What you need to do »
Begin with the line that contains "Turn this picture" and end with the line that contains "METRES = 0.001": copy that span of lines exactly, and nothing outside it.

[start of Task inputs]

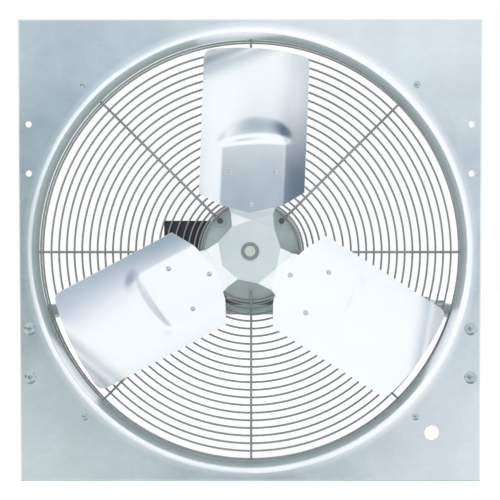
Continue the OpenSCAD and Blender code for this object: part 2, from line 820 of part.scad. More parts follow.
cover_screw_r = 1.75;
cover_screw_z = [box_low + box_t + 4.9, box_top - box_t - 4.9];
module wiring_box_cover() {
    lip = 5;
    rim = box_t + 0.2;
    color(black) difference() {
        union() {
            box_at([-box_reach - box_t, box_y0, box_low], [-box_reach - seat_gap, box_y1, box_top]);
            difference() {
                box_at([-box_reach - box_t / 2, box_y0 + rim, box_low + rim],
                    [-box_reach + lip, box_y1 - rim, box_top - rim]);
                box_at([-box_reach - 1, box_y0 + rim + 1.2, box_low + rim + 1.2],
                    [-box_reach + lip + 1, box_y1 - rim - 1.2, box_top - rim - 1.2]);
                for (z = cover_screw_z)
                    box_at([-box_reach, box_mid - 8, z - 8], [-box_reach + lip + 1, box_mid + 8, z + 8]);
            }
        }
        for (z = cover_screw_z) translate([-box_reach - 3, box_mid, z]) rotate([0, 90, 0])
            cylinder(h = 4, r = cover_screw_r + hole_gap);
    }
}

module cover_screws() {
    color(zinc) for (z = cover_screw_z) translate([-box_reach - box_t, box_mid, z]) rotate([0, 0, -90]) {
        domed_head(-seat_gap, 3.6, 1.9);
        round_y(-0.5, 10, cover_screw_r);
    }
}

// Screws from inside the box into the motor shell; their ends stop in the shell's wall
module box_screws() {
    head_r = 3.4;
    head_h = 3;
    under_head = -box_t - 1.5;
    shank_end = shell_t - 0.3;
    color(zinc) at_each(box_screw_points) rotate([0, 90, 0]) {
        translate([0, 0, under_head - head_h]) cylinder(h = head_h, r = head_r);
        translate([0, 0, under_head - 1]) cylinder(h = shank_end - under_head + 1, r = box_screw_r);
    }
}

can_x = -box_reach + capacitor_d / 2 + 8;
can_z = box_top - box_t - capacitor_d / 2 - 2.2;
can_y0 = box_y1 - box_t - capacitor_l - 5;
module run_capacitor() {
    color([0.62, 0.64, 0.66]) translate([can_x, 0, can_z]) {
        round_y(can_y0, can_y0 + capacitor_l, capacitor_d / 2);
        for (s = [-1, 1]) box_at([s * 7 - 0.4, can_y0 - 7, -3], [s * 7 + 0.4, can_y0 + 1, 3]);
    }
}

module capacitor_strap() {
    strap_w = 14;
    y0 = can_y0 + capacitor_l / 2 - strap_w / 2;
    color(zinc) {
        translate([can_x, 0, can_z])
            round_y(y0, y0 + strap_w, capacitor_d / 2 + seat_gap + 1, capacitor_d / 2 + seat_gap);
        box_at([can_x - 8, y0, can_z + capacitor_d / 2 + 0.6],
            [can_x + 8, y0 + strap_w, box_top - box_t - seat_gap]);
    }
}

module terminal_block() {
    terminal_n = 3;
    pitch = 11;
    half = 17;
    color([0.8, 0.78, 0.7]) difference() {
        box_at([block_x - half, lead_y - pitch / 2, block_top - block_h],
            [block_x + half, lead_y + (terminal_n - 0.5) * pitch, block_top]);
        for (k = [1 : terminal_n - 1]) for (s = [-1, 1])
            translate([block_x + s * half / 2, lead_y + k * pitch, block_top - 6]) cylinder(h = 7, r = 2.6);
    }
}

module lead_grommet() {
    color(black) translate([-shell_r - box_t - 1.2, lead_y, lead_z]) rotate([0, 90, 0]) difference() {
        union() {
            cylinder(h = box_t + shell_t + 2.6, r = grommet_r - seat_gap);
            translate([0, 0, -1.2]) cylinder(h = 1.4, r = grommet_r + 2);
        }
        translate([0, 0, -2]) cylinder(h = 20, r = lead_r + seat_gap);
    }
}

// Bundle of leads from the end turns, through the grommet and down to the terminals
module motor_leads() {
    start_x = -sqrt(pow(bar_r2 + 0.3, 2) - pow(lead_z - lead_r, 2));
    bend_l = 5;
    askew = 0.1;
    color([0.75, 0.15, 0.12]) wire([
        [start_x, lead_y + askew, lead_z],
        [block_x + bend_l, lead_y, lead_z],
        [block_x, lead_y, lead_z - 2 * bend_l],
        [block_x, lead_y, block_top + seat_gap]
    ], lead_r);
}

module ground_screw() {
    color([0.2, 0.5, 0.25]) translate([ground_at[0], box_y1 - box_t, ground_at[1]]) {
        hex_y(-3, -seat_gap, 7);
        round_y(-1, box_t + 1.5, ground_r);
    }
}

// ======== Rotor ========

module shaft() {
    seat_y0 = front_bearing_y + bearing_l + washer_t + 2 * washer_gap;
    seat_y1 = rear_bearing_y - washer_t - 2 * washer_gap;
    color([0.8, 0.82, 0.83]) {
        round_y(shaft_front, shaft_rear, shaft_r);
        round_y(seat_y0, seat_y1, rotor_seat_d / 2);
    }
}

module rotor_core() {
    color(dark_steel) round_y(core_y0, core_y1, rotor_r, rotor_seat_d / 2 + seat_gap / 2);
}

module rotor_end_rings() {
    ring_in = rotor_seat_d / 2 + 9;
    ring_out = rotor_r - 4;
    fan_l = 8;
    fan_y = [core_y0 - cage_ring_l - fan_l, core_y1 + cage_ring_l - 1];
    color(aluminium) {
        for (y0 = [core_y0 - cage_ring_l, core_y1]) round_y(y0, y0 + cage_ring_l - eps, ring_out, ring_in);
        for (k = [0 : 11]) for (y0 = fan_y) rotate([0, k * 30, 0])
            box_at([ring_in + 3, y0, -1.5], [ring_out - 1, y0 + fan_l + 1, 1.5]);
    }
}

module thrust_washers() {
    front = front_bearing_y + bearing_l + washer_gap;
    rear = rear_bearing_y - washer_gap - washer_t;
    color([0.85, 0.83, 0.75]) for (y0 = [front, rear])
        round_y(y0, y0 + washer_t, bearing_r - 1, shaft_r + seat_gap);
}

hub_back = spider_back + hub_l;
set_screw_y = spider_back + hub_l * 0.6;
set_screw_d = 7.9;
module hub() {
    color([0.78, 0.8, 0.8]) difference() {
        union() {
            round_y(hub_front, spider_back + 1, hub_nose_d / 2);
            round_y(spider_back + eps, hub_back, hub_d / 2);
        }
        round_y(hub_front - 1, hub_back + 1, shaft_r + seat_gap / 2);
        for (a = [0, 90]) rotate([0, a, 0]) translate([0, set_screw_y, 0])
            cylinder(h = hub_d, r = set_screw_d / 2 + seat_gap);
    }
}

module hub_set_screws() {
    color(dark_steel) for (a = [0, 90]) rotate([0, a, 0]) translate([0, set_screw_y, 0]) {
        translate([0, 0, shaft_r + seat_gap]) cylinder(h = hub_d / 2 - shaft_r + 1, r = set_screw_d / 2);
        translate([-4, -4, hub_d / 2 + 0.9]) cube([8, 8, 6]);
    }
}

function arm_turn(k) = rest_turn + k * 360 / blade_n;

function spun(p, a) = [p[0] * cos(a) + p[1] * sin(a), -p[0] * sin(a) + p[1] * cos(a)];
centre_outline = [for (k = [0 : blade_n - 1]) for (p = [centre_left, [0, apex_r], centre_right])
    spun(p, k * 360 / blade_n)];

// Triangle with its thickness along Y, from three points of its front face
module thick_triangle(a, b, c, t) {
    back = [0, t, 0];
    polyhedron(
        points = [a, b, c, a + back, b + back, c + back],
        faces = [[0, 1, 2], [5, 4, 3], [0, 3, 4, 1], [1, 4, 5, 2], [2, 5, 3, 0]]
    );
}

// Turns a piece drawn in the blade's plane to its pitch, about the arm's centre line
module pitched() {
    translate([0, prop_y, 0]) rotate([0, 0, -blade_pitch]) children();
}

// Point of a pitched arm's front face, from its places across and along the arm
function in_arm(u, v) =
    [u * cos(blade_pitch), prop_y - u * sin(blade_pitch) - spider_t / 2 / cos(blade_pitch), v];
module arm_neck() {
    front = spider_front;
    left = in_arm(-neck_half, neck_r);
    right = in_arm(neck_half, neck_r);
    apex = [0, front, apex_r];
    thick_triangle([centre_left[0], front, centre_left[1]], left, apex, spider_t);
    thick_triangle([centre_right[0], front, centre_right[1]], apex, right, spider_t);
}

module arm_plate() {
    pitched() plate_xz(spider_t / 2, spider_t) polygon([
        [0, apex_r - 1], [neck_half, neck_r], [arm_half, rivet_r_out - arm_shoulder],
        [arm_half, arm_end_r - arm_chamfer], [arm_half - arm_chamfer, arm_end_r],
        [arm_chamfer - arm_half, arm_end_r], [-arm_half, arm_end_r - arm_chamfer],
        [-arm_half, rivet_r_out - arm_shoulder], [-neck_half, neck_r]
    ]);
}

rivet_points = [[0, 0, rivet_r_in], for (s = [1, -1]) [s * rivet_spacing / 2, 0, rivet_r_out]];
module spider() {
    color([0.8, 0.84, 0.83]) rotate([0, rest_turn, 0]) difference() {
        union() {
            plate_xz(spider_back, spider_t) polygon(centre_outline);
            for (k = [0 : blade_n - 1]) rotate([0, k * 360 / blade_n, 0]) {
                arm_neck();
                arm_plate();
            }
        }
        round_y(spider_front - 1, spider_back + 1, hub_nose_d / 2 + seat_gap / 2);
        for (k = [0 : blade_n - 1]) rotate([0, k * 360 / blade_n, 0]) pitched()
            at_each(rivet_points) round_y(-spider_t, spider_t, rivet_r + seat_gap);
    }
}

// How much farther out the blade's root edge is at the sides of the pad and of the blade
blade_pad_rise = 11;
blade_side_rise = 29;
// Place along the blade of the centre of a tip corner, from its place across
function corner_v(u) = sqrt(pow(tip_arc_r - blade_corner_r, 2) - pow(u * cos(blade_pitch) + tip_aside, 2));

// Blade in its own plane: u across, v along the radius, front of the arm at w = 0
module blade_outline() {
    half = blade_chord / 2;
    corner_u = half - blade_corner_r;
    side_v = blade_root_r + blade_side_rise;
    pad_v = blade_root_r + blade_pad_rise;
    past_tip = tip_arc_r + 1;
    difference() {
        polygon([
            [0, blade_root_r], [pad_w / 2, pad_v], [half, side_v], [half, past_tip],
            [-half, past_tip], [-half, side_v], [-pad_w / 2, pad_v]
        ]);
        for (u = [-corner_u, corner_u]) translate([u, corner_v(u)]) mirror([u < 0 ? 1 : 0, 0]) difference() {
            square([blade_corner_r + 1, tip_arc_r]);
            circle(r = blade_corner_r);
        }
    }
}

function slope_w(v) = -blade_t + pad_sag * (v - pad_end_r) / pad_slope_l;
pad_v2 = pad_end_r + pad_slope_l + 6;
camber_w = -blade_t + pad_sag - camber_r;

module camber_cylinder(r) {
    translate([0, camber_w, 0]) cylinder(h = 2 * prop_r, r = r, $fn = 360);
}

module pad_space() {
    rotate([90, 0, 90]) translate([0, 0, -pad_w / 2]) linear_extrude(pad_w) polygon([
        [-blade_t, 0], [-blade_t, pad_end_r], [slope_w(pad_v2), pad_v2], [40, pad_v2], [40, 0]
    ]);
}

module pad_skin() {
    over = 0.4;
    rotate([90, 0, 90]) translate([0, 0, -pad_w / 2 - over]) linear_extrude(pad_w + 2 * over) polygon([
        [-blade_t, 0], [-blade_t, pad_end_r], [slope_w(pad_v2), pad_v2],
        [slope_w(pad_v2) + blade_t, pad_v2], [0, pad_end_r], [0, 0]
    ]);
}

module blade_sheet() {
    intersection() {
        union() {
            difference() {
                camber_cylinder(camber_r + blade_t);
                camber_cylinder(camber_r);
                pad_space();
                translate([0, camber_w - camber_r, 0])
                    cube([4 * camber_r, 2 * camber_r, 8 * prop_r], center = true);
            }
            intersection() {
                pad_skin();
                camber_cylinder(camber_r + blade_t);
            }
        }
        plate_xz(60, 120) blade_outline();
    }
}

module blade(k) {
    color(aluminium) rotate([0, arm_turn(k), 0]) intersection() {
        pitched() difference() {
            translate([0, -spider_t / 2 - seat_gap, 0]) blade_sheet();
            at_each(rivet_points) round_y(-spider_t - 5, spider_t + 10, rivet_r + seat_gap);
        }
        translate([-tip_aside, 0, 0]) round_y(-blade_chord, blade_chord, tip_arc_r);
    }
}

module top_blade() {
    blade(0);
}

module right_blade() {
    blade(1);
}

module left_blade() {
    blade(2);
}

module blade_rivets() {
    front = -spider_t / 2 - blade_t - 2 * seat_gap;
    back = spider_t / 2 + seat_gap;
    color([0.9, 0.91, 0.92]) for (k = [0 : blade_n - 1]) rotate([0, arm_turn(k), 0]) pitched()
        at_each(rivet_points) {
            domed_head(front, rivet_head_r, rivet_head_h);
            round_y(front - eps, back + eps, rivet_r);
            mirror([0, 1, 0]) domed_head(-back, rivet_head_r, rivet_head_h);
        }
}

venturi_panel();
guard_face_rings();
guard_dish_rings();
guard_side_rings();
guard_spokes();
guard_screws();
guard_washers();
guard_nuts();
motor_shelf();
left_bracket();
right_bracket();
bracket_bolts();
bracket_nuts();
shelf_bolts();
shelf_nuts();
motor_base();
base_bolts();
base_nuts();
motor_shell();
front_end_bell();
rear_end_bell();
through_bolts();
through_bolt_nuts();
stator_core();
stator_windings();
overload_protector();
front_bearing();
rear_bearing();
felt_seals();
wiring_box();
wiring_box_cover();
cover_screws();
box_screws();
run_capacitor();
capacitor_strap();
terminal_block();
lead_grommet();
motor_leads();
ground_screw();
shaft();
rotor_core();
rotor_end_rings();
thrust_washers();
hub();
hub_set_screws();
spider();
top_blade();
left_blade();
right_blade();
blade_rivets();
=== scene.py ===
"""Looks of a square panel fan: drawn galvanised venturi, three formed aluminium blades,
motor on its shelf and a round wire guard. All lengths are in metres, in the frame of the
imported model: the fan axis lies along Y, the viewer stands on the -Y side, Z is up."""

import json
import math

import bpy
import numpy as np
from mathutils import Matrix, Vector


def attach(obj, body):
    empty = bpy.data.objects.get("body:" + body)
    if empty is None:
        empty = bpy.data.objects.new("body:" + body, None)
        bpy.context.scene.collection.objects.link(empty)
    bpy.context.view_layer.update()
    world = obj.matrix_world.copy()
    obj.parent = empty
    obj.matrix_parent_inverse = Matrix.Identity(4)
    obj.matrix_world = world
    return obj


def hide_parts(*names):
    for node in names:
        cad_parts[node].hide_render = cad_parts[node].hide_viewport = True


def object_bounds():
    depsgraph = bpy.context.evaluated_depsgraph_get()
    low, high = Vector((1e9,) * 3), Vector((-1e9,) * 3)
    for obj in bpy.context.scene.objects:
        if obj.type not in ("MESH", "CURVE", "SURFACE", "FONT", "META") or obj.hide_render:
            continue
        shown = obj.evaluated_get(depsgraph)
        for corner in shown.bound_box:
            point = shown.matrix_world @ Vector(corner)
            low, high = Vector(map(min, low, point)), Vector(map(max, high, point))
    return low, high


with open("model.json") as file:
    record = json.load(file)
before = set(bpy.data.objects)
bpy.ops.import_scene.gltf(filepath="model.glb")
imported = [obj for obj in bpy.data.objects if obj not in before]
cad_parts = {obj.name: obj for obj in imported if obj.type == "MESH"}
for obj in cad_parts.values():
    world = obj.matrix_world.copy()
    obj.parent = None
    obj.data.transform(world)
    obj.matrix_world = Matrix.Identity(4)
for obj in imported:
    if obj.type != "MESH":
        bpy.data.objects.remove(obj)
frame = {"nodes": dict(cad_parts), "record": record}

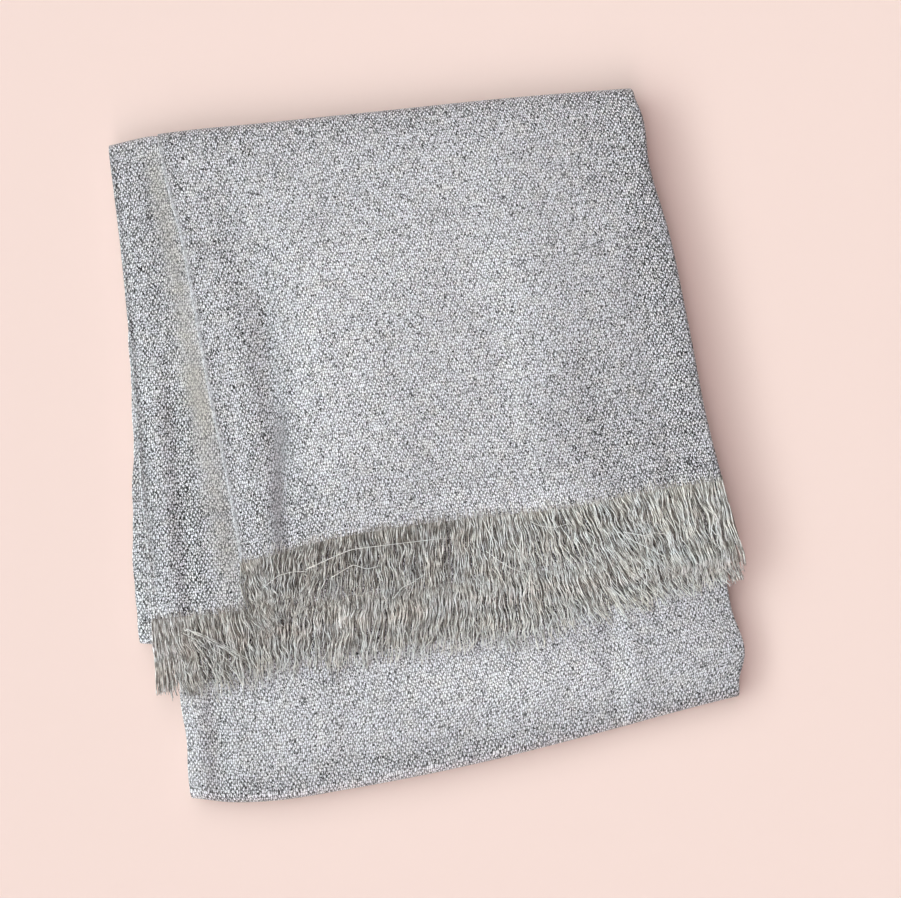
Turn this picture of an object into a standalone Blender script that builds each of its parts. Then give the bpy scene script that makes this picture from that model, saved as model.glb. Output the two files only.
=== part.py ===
"""A silver evening stole, folded and laid flat, its two fringed layers on top.

The stole is one woven length, about 660 mm wide. It is folded in half lengthwise, so the strip
has two plies, with a soft fold on the right and the two selvedges on the left. The strip is then
turned over on itself: two hidden runs lie between a front fold and a back fold, an inner turn
lies on them, and the last run, the flap, comes over the back fold and ends in its fringes.

Tables and sizes are in millimetres. X runs along the back fold, Y towards it, and Z is up. The
origin is on the surface that the stole lies on, below the middle of its outline.
"""

import math
from collections import namedtuple

import bmesh
import bpy
import numpy as np
from mathutils import Matrix, Vector

METRES = 0.001

# Cloth and stack
PLY = 1.4
SEAM_GAP = 0.3
UNDER_THICKNESS = 11.0
INNER_THICKNESS = 4.0
EDGE_DROOP_START = -178.0
EDGE_DROOP_RATE = 0.018

# Back fold, where both plies of the flap turn down to the surface
BACK_FOLD_DEPTH = 10.0
TUCK_CLEARANCE = 0.7
TUCK_DEPTH = 4.6

# Lengthwise fold on the right, which joins the flap's plies
SIDE_FOLD_RISE = 1.3
SIDE_FOLD_REACH = 30.0
SIDE_FOLD_RADIUS = (2 * PLY + SEAM_GAP + SIDE_FOLD_RISE) / 2
SIDE_FOLD_STEPS = 5
# The turned wall ends on the slant of its last step, so its inner corner reaches in this far
SIDE_FOLD_SLANT = PLY * math.sin(math.pi / (2 * SIDE_FOLD_STEPS))
# Passes that make a point's x and y agree, as each edge depends on the other
SETTLE_PASSES = 4

# Front fold of the hidden runs and of the inner turn
FRONT_ROUNDING = 7.0
INNER_ROUNDING = 3.0
BLUNT_EDGE = 0.5

# Fringes
STRIP_WIDTH = 2.2
UPPER_LOCKS = 92
LOWER_LOCKS = 104
UPPER_LOCK_STOPS = (0.5, 1.0)
LOWER_LOCK_STOPS = (0.19, 0.55, 1.0)
LOCK_SHARE = 0.56
LOCK_TAPER = 0.55
# Where the lower fringe leaves the inner turn's front fold, and how far on it lies flat
FALL_START = 1.0
FALL_LENGTH = 18.0

EdgeRow = namedtuple("EdgeRow", "y upper_left lower_left right")
FLAP_EDGES = (
    EdgeRow(y=-102, upper_left=-120, lower_left=-178, right=187),
    EdgeRow(y=-70, upper_left=-120, lower_left=-177, right=183),
    EdgeRow(y=-20, upper_left=-122, lower_left=-176, right=179),
    EdgeRow(y=36, upper_left=-126, lower_left=-173, right=178),
    EdgeRow(y=99, upper_left=-129, lower_left=-171, right=176),
    EdgeRow(y=147, upper_left=-132, lower_left=-170, right=171),
    EdgeRow(y=178, upper_left=-136, lower_left=-170, right=172),
    EdgeRow(y=205, upper_left=-138, lower_left=-170, right=165),
)

StackRow = namedtuple("StackRow", "y under_left under_right inner_left inner_right")
STACK_EDGES = (
    StackRow(y=-205, under_left=-170, under_right=172, inner_left=-184, inner_right=170),
    StackRow(y=-184, under_left=-170, under_right=172, inner_left=-184, inner_right=170),
    StackRow(y=-170, under_left=-169, under_right=178, inner_left=-184, inner_right=170),
    StackRow(y=-141, under_left=-168, under_right=175, inner_left=-184, inner_right=170),
    StackRow(y=-100, under_left=-168, under_right=175, inner_left=-189, inner_right=174),
    StackRow(y=-80, under_left=-169, under_right=173, inner_left=-189, inner_right=174),
    StackRow(y=-20, under_left=-170, under_right=172, inner_left=-182, inner_right=172),
    StackRow(y=44, under_left=-169, under_right=171, inner_left=-176, inner_right=171),
    StackRow(y=100, under_left=-168, under_right=169, inner_left=-171, inner_right=169),
    StackRow(y=150, under_left=-168, under_right=164, inner_left=-170, inner_right=164),
    StackRow(y=205, under_left=-168, under_right=159, inner_left=-169, inner_right=159),
)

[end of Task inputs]

Output below »
Turn this picture of an object into a standalone Blender script that builds each of its parts. Then give the bpy scene script that makes this picture from that model, saved as model.glb. Output the two files only.
=== part.py ===
"""A silver evening stole, folded and laid flat, its two fringed layers on top.

The stole is one woven length, about 660 mm wide. It is folded in half lengthwise, so the strip
has two plies, with a soft fold on the right and the two selvedges on the left. The strip is then
turned over on itself: two hidden runs lie between a front fold and a back fold, an inner turn
lies on them, and the last run, the flap, comes over the back fold and ends in its fringes.

Tables and sizes are in millimetres. X runs along the back fold, Y towards it, and Z is up. The
origin is on the surface that the stole lies on, below the middle of its outline.
"""

import math
from collections import namedtuple

import bmesh
import bpy
import numpy as np
from mathutils import Matrix, Vector

METRES = 0.001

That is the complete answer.